Malaikat yang Berubah Menjadi Setan

Sedang asik-asiknya menikmati kemacetan rutin lalu lintas di atas tunggangan roda dua di jalanan ibukota di pagi hari, yang seharusnya segar dan sejuk tapi di sini sudah menyengat, tiba-tiba tunggangan yang setia mengantar kemana tuannya mau pergi ini jalannya tidak asik.

Tidak salah lagi! Pasti kena ranjau. Di sela sela himpitan motor lain yang banyaknya tidak alang kapalang, serta kendaraan roda lebih dari dua yang sama sama menuju tempat kuli atau mengantar anak kesayangan menuju tempat mengulik ilmu, saya perhatikan roda kendaraan ini.

Benar saja, ban belakang sudah mengeluarkan sebagian besar isinya. Dengan posisi duduk bergeser agak ke depan, saya lanjutkan perjalanan yang terasa sangat menyedihkan ini. Semoga saja tak jauh di depan sana ada malaikat penolong sedang menunggu.

Ahirnya setelah berjalan sekitar 200 meter sang malaikat terlihat di seberang jalan sedang duduk di sofa butut yang pegangannya sudah terlepas, dan busanya sudah bermetamorfosa menjadi deretan kayu bekas tempat kemasan telor.

Di depannya segelas kopi hitam masih mengepulkan asap segar mengundang selera. Sementara itu sang partner sedang sibuk merapikan peralatan dinasnya.

Ahirnya kendaraan saya sampai di depan tempat praktek sang malaikat.

“Bocor, Pak?”, sang malaikat mencoba untuk berbasa basi dan berempati kepada yang sedang dilanda kiamat kecil.

Setelah meyeruput kopinya dan tanpa menghiraukan jawaban saya, dia langsung mengeluarkan alat dan membongkar ban motor yang bannya kempis itu. Dia tidak mau pelanggannya lama menunggu.

Cepat sekali dia bekerja. Dalam hitungan menit ban dalam sudah terlepas kemudian mengecek. Selanjutnya dia berujar, “ Dua bocornya, Pak. Parah! Tapi ngak bisa ditambal. Nggak ada spiritus.”

Sebenarnya kalau ban bocor sampai dua, saya lebih memilih untuk mengantinya dengan ban dalam baru, tapi keadaan sedang tidak bekerja sama. Fulus sedang pada berlibur entah kemana. Yang tinggal didompet hanya ada tiga lembar dua puluh ribuan.
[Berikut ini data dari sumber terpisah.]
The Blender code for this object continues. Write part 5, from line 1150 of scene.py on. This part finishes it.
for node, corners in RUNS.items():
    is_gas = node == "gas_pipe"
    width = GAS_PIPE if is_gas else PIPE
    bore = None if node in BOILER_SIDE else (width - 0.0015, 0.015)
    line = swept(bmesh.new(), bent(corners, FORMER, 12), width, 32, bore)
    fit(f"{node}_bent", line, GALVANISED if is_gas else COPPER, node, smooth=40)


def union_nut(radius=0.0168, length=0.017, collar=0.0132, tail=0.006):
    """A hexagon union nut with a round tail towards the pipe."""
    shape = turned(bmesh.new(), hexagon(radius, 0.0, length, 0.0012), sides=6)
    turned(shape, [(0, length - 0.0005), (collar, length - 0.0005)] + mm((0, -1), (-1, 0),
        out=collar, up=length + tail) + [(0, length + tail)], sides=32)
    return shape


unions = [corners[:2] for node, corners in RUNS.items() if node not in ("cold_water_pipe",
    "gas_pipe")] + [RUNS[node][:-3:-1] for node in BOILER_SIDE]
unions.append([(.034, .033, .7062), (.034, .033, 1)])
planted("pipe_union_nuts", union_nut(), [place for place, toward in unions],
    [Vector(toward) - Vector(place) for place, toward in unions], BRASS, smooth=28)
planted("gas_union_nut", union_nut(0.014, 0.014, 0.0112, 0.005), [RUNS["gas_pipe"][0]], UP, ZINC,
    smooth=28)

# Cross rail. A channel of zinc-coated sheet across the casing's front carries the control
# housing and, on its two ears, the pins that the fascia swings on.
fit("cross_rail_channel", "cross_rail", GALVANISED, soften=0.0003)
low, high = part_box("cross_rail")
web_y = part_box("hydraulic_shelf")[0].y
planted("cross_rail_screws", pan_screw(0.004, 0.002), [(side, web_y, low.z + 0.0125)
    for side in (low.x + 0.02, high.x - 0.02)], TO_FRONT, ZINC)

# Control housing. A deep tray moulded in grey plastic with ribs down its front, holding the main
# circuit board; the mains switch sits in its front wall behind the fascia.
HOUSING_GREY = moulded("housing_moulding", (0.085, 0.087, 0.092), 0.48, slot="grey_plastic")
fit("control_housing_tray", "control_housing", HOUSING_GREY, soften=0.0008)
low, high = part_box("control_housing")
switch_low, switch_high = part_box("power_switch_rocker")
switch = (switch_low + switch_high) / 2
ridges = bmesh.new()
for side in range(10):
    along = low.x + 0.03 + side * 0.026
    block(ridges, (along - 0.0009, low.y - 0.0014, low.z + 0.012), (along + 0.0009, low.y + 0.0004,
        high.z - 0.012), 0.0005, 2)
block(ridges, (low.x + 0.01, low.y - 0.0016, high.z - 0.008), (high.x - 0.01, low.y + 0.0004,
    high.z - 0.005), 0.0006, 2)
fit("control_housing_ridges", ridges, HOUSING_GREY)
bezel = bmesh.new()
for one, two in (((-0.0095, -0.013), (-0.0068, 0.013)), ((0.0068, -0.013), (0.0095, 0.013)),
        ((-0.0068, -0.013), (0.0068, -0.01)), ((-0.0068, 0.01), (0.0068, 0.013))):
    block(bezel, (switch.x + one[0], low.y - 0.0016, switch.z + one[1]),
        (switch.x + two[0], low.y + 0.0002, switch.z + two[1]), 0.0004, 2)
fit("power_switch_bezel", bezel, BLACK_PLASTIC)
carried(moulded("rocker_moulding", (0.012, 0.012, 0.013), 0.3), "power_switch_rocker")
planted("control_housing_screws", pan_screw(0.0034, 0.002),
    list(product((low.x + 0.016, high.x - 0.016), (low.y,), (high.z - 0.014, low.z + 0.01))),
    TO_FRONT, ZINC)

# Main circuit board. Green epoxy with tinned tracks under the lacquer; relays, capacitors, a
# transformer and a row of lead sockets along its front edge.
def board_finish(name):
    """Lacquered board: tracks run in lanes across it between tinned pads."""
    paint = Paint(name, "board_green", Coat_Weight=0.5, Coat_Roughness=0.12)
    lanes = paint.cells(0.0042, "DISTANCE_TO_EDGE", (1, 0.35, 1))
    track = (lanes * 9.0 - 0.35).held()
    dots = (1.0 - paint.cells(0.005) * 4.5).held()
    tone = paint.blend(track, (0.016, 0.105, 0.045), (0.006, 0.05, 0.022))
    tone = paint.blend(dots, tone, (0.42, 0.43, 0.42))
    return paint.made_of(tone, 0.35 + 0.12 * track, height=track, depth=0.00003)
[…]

Itu pun hasil dari pinjaman dari teman kerja. Memang masih ada sedikit lebihnya untuk beli bensin kalau dipake beli ban dalam, tapi besok?
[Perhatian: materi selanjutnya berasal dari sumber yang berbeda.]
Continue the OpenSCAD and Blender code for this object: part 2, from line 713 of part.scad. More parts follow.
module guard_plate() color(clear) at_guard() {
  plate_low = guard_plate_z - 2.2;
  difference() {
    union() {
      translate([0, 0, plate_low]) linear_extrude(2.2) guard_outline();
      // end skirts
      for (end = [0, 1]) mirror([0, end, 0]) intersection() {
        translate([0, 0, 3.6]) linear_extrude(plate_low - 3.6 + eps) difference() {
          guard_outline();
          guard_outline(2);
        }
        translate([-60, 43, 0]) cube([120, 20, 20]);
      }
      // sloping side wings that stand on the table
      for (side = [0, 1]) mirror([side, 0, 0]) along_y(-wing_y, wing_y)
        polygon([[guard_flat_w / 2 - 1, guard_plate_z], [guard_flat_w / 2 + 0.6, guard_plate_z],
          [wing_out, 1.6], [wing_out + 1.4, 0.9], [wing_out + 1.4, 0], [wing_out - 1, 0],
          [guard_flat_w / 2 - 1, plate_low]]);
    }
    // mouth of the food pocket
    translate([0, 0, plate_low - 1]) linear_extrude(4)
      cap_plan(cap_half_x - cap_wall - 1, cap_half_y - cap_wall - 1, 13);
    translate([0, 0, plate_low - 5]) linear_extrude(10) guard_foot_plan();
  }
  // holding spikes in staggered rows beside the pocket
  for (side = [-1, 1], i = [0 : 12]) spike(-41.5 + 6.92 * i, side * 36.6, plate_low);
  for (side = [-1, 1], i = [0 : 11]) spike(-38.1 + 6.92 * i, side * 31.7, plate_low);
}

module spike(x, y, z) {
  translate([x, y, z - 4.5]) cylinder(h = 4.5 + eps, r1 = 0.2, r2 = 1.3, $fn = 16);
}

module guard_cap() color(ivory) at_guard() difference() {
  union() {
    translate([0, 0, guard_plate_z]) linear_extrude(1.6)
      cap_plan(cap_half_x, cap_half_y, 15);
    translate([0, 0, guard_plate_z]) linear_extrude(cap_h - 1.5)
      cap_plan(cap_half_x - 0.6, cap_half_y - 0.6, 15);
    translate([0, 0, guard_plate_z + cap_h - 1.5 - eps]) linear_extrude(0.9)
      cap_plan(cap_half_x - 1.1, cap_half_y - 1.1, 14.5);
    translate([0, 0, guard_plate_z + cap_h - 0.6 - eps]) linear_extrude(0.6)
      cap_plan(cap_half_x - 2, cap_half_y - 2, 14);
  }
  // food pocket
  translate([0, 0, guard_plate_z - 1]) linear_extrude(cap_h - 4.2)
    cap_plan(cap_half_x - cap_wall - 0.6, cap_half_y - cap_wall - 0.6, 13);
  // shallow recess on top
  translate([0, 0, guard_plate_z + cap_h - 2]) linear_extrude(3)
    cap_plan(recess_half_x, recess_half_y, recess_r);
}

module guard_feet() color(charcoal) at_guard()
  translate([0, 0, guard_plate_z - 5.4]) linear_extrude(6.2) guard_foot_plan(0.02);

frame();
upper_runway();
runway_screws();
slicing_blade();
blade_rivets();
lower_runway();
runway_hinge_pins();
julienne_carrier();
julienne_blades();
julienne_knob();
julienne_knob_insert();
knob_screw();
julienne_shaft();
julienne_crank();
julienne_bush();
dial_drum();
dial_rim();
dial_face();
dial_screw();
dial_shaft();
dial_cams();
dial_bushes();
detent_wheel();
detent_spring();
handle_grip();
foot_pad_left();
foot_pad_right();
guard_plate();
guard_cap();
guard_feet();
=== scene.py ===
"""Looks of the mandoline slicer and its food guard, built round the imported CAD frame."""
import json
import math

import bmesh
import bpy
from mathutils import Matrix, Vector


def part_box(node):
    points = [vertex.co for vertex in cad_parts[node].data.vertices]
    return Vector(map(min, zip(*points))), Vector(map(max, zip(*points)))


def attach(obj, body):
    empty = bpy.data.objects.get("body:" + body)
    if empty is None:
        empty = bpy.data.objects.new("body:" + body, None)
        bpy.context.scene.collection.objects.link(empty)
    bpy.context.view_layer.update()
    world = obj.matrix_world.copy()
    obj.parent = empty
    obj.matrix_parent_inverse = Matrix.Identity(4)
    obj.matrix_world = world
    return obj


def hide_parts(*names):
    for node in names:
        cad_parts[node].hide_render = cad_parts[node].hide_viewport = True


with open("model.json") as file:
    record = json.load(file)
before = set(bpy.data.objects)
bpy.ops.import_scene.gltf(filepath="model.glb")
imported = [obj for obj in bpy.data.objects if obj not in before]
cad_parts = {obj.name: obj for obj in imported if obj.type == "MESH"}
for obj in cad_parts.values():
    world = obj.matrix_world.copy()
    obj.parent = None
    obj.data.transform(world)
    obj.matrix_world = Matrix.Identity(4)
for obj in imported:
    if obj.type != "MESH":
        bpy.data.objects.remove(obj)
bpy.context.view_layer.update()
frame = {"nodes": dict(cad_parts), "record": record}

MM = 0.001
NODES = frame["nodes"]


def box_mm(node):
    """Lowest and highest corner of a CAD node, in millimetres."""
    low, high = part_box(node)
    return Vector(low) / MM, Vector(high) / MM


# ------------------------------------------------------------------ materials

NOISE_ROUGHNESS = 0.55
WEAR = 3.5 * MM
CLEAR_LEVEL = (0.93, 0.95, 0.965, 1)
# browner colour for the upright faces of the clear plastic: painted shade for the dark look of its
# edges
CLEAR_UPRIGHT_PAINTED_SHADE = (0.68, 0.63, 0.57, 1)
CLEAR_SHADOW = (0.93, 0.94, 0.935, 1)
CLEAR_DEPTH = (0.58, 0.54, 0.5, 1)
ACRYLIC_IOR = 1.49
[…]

Kuperhatikan si Malaikat penolong. Dua sayap putih itu sedikit demi sedikit mengkerut dan ahirnya menghilang. Agak kaget juga saya melihatnya.
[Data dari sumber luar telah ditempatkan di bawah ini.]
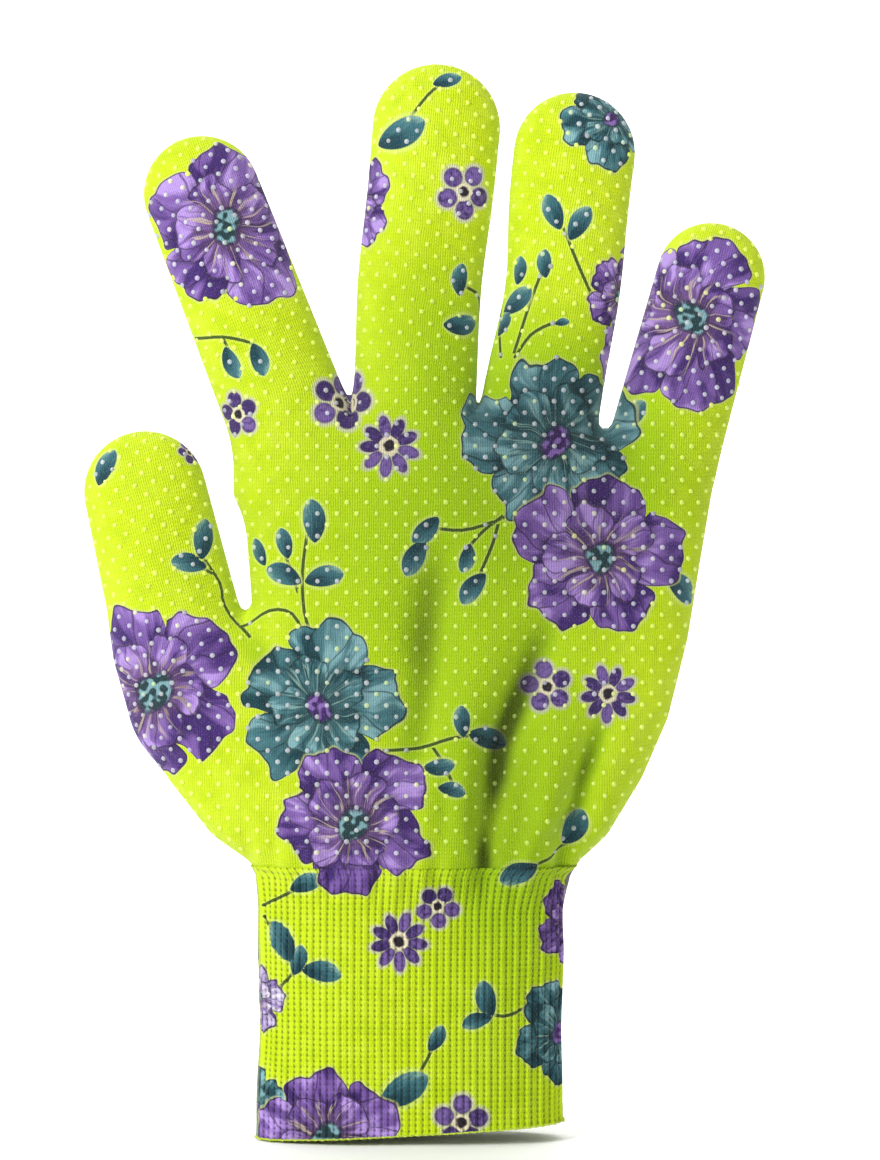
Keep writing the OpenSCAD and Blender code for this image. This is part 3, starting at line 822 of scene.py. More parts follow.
# palm half towards +X, back half returning, first point repeated
ring = np.vstack([np.stack([ring_x, -ring_y], 1), np.stack([ring_x[::-1], ring_y[::-1]], 1)])
ring = np.vstack([np.delete(ring, [RING_HALF, 2 * RING_HALF - 1], axis=0), ring[:1]])
ring_arc = np.concatenate([[0], np.cumsum(np.hypot(*np.diff(ring, axis=0).T))])
PERIMETER = ring_arc[-1]
column_arc = (np.arange(COLUMNS) + 0.5) / COLUMNS * PERIMETER
column_x, column_y = (np.interp(column_arc, ring_arc, ring[:, i]) for i in (0, 1))
tangent_x, tangent_y = (
    np.interp(column_arc + 0.4, ring_arc, ring[:, i], period=PERIMETER)
    - np.interp(column_arc - 0.4, ring_arc, ring[:, i], period=PERIMETER) for i in (0, 1))
tangent = np.hypot(tangent_x, tangent_y)
out_x, out_y = tangent_y / tangent, -tangent_x / tangent
rows = np.concatenate([np.arange(0, CUFF_TOP - 0.1, ROW_STEP), [CUFF_TOP]])
ROWS = len(rows)
wale_phase = (np.arange(COLUMNS) + 0.5) / COLUMNS * WALES
rib = 0.26 * np.cos(TURN * wale_phase) + 0.13 * np.cos(math.pi * wale_phase)


def plain_row(z):
    """The ring at height z, fitted to the glove's outline there."""
    z = max(z, 24.0)
    search = np.linspace(25, 40, 300)
    right, left = (np.interp(0, -sample(EDGE, xs, np.full(300, z)), xs)
                   for xs in (search, -search))
    x = (column_x - CUFF_X) / REF_HALF * ((right - left) / 2) + (right + left) / 2
    return x, column_y * math.sqrt(sample(THICK2, CUFF_X, z) / sample(THICK2, CUFF_X, REF_Z))


def rim_z(x):
    """The rim rises towards +X."""
    return 0.35 + (x + 33.4) / 66.8 * 3.9


def cuff_wall(rib_share, offset):
    """Vertices of one wall, rows x columns x 3."""
    out = np.zeros((ROWS, COLUMNS, 3))
    for i, z in enumerate(rows):
        x, y = plain_rows[i]
        level = np.full(COLUMNS, z)
        # unevenness of stretchy cloth, least near the hand
        loose = 0.55 * (1 - z / CUFF_TOP) + 0.25
        bulge = loose * lump(x, level, 17, 31) + 0.25 * lump(x + 60 * (y > 0), level, 8, 32)
        bulge = bulge * unit((CUFF_TOP - z) / 8.0)
        # near its top the cuff takes on the hand's creases, and at the rim it flares
        creases = relief(x, np.full(COLUMNS, GATHER_Z), np.where(y < 0, -1.0, 1.0))
        hold = (z - 49.0) / 10.0
        bulge = bulge + creases * smooth(hold) + 0.20 * unit(hold)
        bulge = bulge + 0.5 * max(1 - z / 9, 0) ** 2
        fade = np.clip((CUFF_TOP + 0.6 - z) / 4.0, 0.15, 1)
        outward = bulge + rib_share * rib * fade + offset
        x, y = x + out_x * outward, y + out_y * outward
        # the lowest 26 mm lean over to meet the slanting rim
        slanted = z + (rim_z(x) - z) * unit(1 - z / 26.0) ** 1.5
        out[i] = np.stack([x, y, np.maximum(slanted, 0.25)], 1)
    return out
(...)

Belum hilang kekagetan saya tiba-tiba dua tanduk kecil muncul menyeruak dari rambut nya yang berubah jadi gimbal.

“Wah. yang bener, Pak?”, aku mencoba meyakinkan tapi dengan nada tidak yakin.

“Benar, Pak. Dari kemarin sore. Ganti aja yah?” timpalnya.

Tanduk mungil itu sudah tumbuh lebih besar menghiasi kepalanya nya. Ternyata dia telah berhasil mengelabui mataku dengan kemampuan mimicry nya yang sempurna.

Tak ada gunanya berargumen! Apa lagi ketika memperhatikan tanduk di kepalanya yang yang sudah sebasar tanduk kerbau.

Ternyata kejutan masih berlanjut ketika dia mengambil ban dalam dan menyebut kan harganya. Dengan harga yang dia sebutkan saya bisa mendapatkan barang yang jauh lebih berkualitas. Bukannya kualitas rendahan seperti itu.

Dengan acuh tak acuh dia mengatakan tidak ada barang lagi yang ada cuma barang yang menurut dia kualitas standar itu.

Ibarat permainan bola saya dianggap melakukan pelanggaran di daerah terlarang maka hadiah penalti untuk lawan. Lawan menendang ke gawang saya tanpa saya boleh menjaga gawang. Apa daya saya?

Ketika proses pemasangan ban “kualitas standar” sedang berlangsung dan mendekati tahap ahir, sebuah sepeda motor nyelonong memasuki area praktek.

Kali ini sang partner yang meleyani dengan cekatan. Yang membuat saya heran dan sekalugus gusar, kayaknya proses penambalan akan terjadi karena sang partner sedang mempersiapkan alat alat tambal ban. Terahir dia mengeluarkan sebuah botol dari balik kios. Sebotol…spiritus!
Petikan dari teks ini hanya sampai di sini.